Krause knows that; Jordan knows that: Kukoc knows that. Jordan's contempt for Krause is huge because of that truism, because Jordan always feels somehow like an impairment to Krause's self-esteem, because Krause won't listen to him about trades or drafts or players he wants to play with, because Jordan is not given the slavish respect by Krause his ego craves. Two years ago Jordan went to Reinsdorf and said, "It's either him or me." Reinsdorf calmed Jordan and attempted to sell him on Krause's virtues. Since then Jordan has backed off, raised a barrier of noncommunication between himself and Krause and thrown himself into his game.

"I'm here, he's there," Jordan says of Krause, pointing his finger first to that corner then to this one. Of Krause's stewardship he says, "The trade of Oakley was good, and the best thing he did was to get Pippen and Grant. That's it. His claim to fame is that he drafted Earl Monroe for the Bullets [in 1967]. And I say to him, 'What pick was that?' He says, 'Two.' And I say, 'Hell! Earl Monroe was a real secret, huh? A real secret? If you hadn't taken him, he'd have gone third!' "

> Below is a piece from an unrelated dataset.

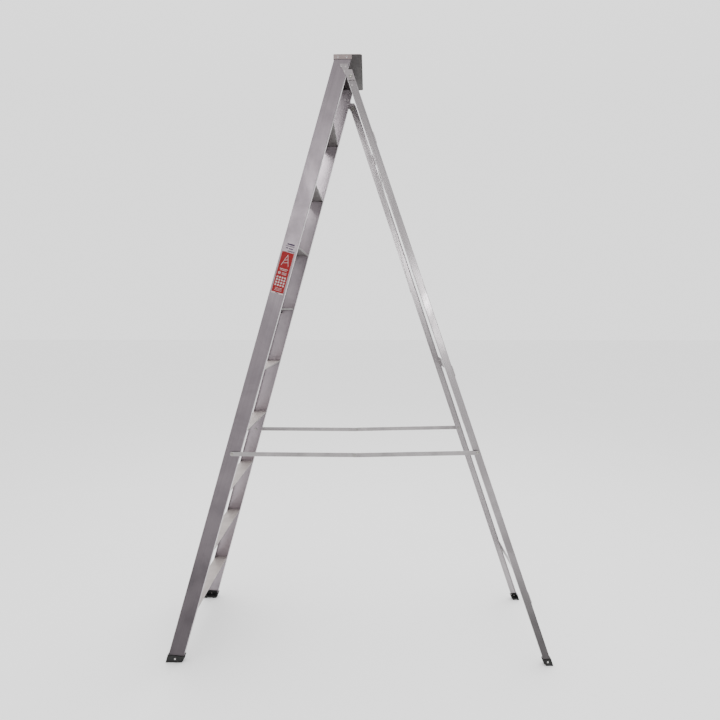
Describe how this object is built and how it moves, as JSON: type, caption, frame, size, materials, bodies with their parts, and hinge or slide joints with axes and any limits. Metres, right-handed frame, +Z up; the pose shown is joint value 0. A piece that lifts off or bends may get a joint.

Jerry Krause was born in the Albany Park section of Chicago, the only child of gregarious Jewish parents. "We'll treat everybody the same," Jerry's dad, Paul, would always say. The family name was originally Karbofsky, but Paul changed it to Krause so that his own parents wouldn't know he had pursued an amateur boxing career. "He fought Barney Ross three times and got knocked out three times," says Jerry. "He didn't have a high school diploma, but he was honest and worked hard."

Paul Krause worked for the Cook County assessor's office for a time, then ran a neighborhood delicatessen and finally opened a shoe store in Norwood Park, a northwest-side area that was heavily Polish-German and Catholic. "It was very anti-Semitic," says Jerry. "They burned out Jews. When I went to Taft High School, you know what the number of Jewish students was? One." Every day Krause felt the contempt others had for him: "They'd yell, "You kike!' 'You sheenie!' 'You Jew bastard!' I had to fight, and I learned about prejudice."

People looking to psychoanalyze Krause don't have to dig far: The small, athletically average (he was a backup catcher on the Taft baseball team) outcast immersed himself in the observation and analysis of sport so as to defeat at their own game those who were athletically gifted, mainstream—and cruel. It's so pat that it makes it easy to ignore the fact that Krause is a very smart man with a natural gift (that nose for talent) and the shrewdness to surround himself with bright, lively employees who don't always agree with him. Indeed, the Bull organization is considered throughout the league to be a brainy, top-notch group, from the public-relations staff that handles world championship drives and Jordan's celebrity with aplomb to the head coach who reads more books than an English professor. And what general manager would have the guts to hire as his personal assistant a woman like Karen Stack, a former basketball and academic star at Northwestern who towers over him by a good eight inches?

Still, the hurt of the outsider is always there for Krause, always aching. In 1988 Reinsdorf put a clause in Krause's contract offering him $50,000 for losing 50 pounds and keeping it off for a year. Krause won't do it. Why not? "Maybe deep down in my heart I want to prove you don't have to be pretty to win," he says.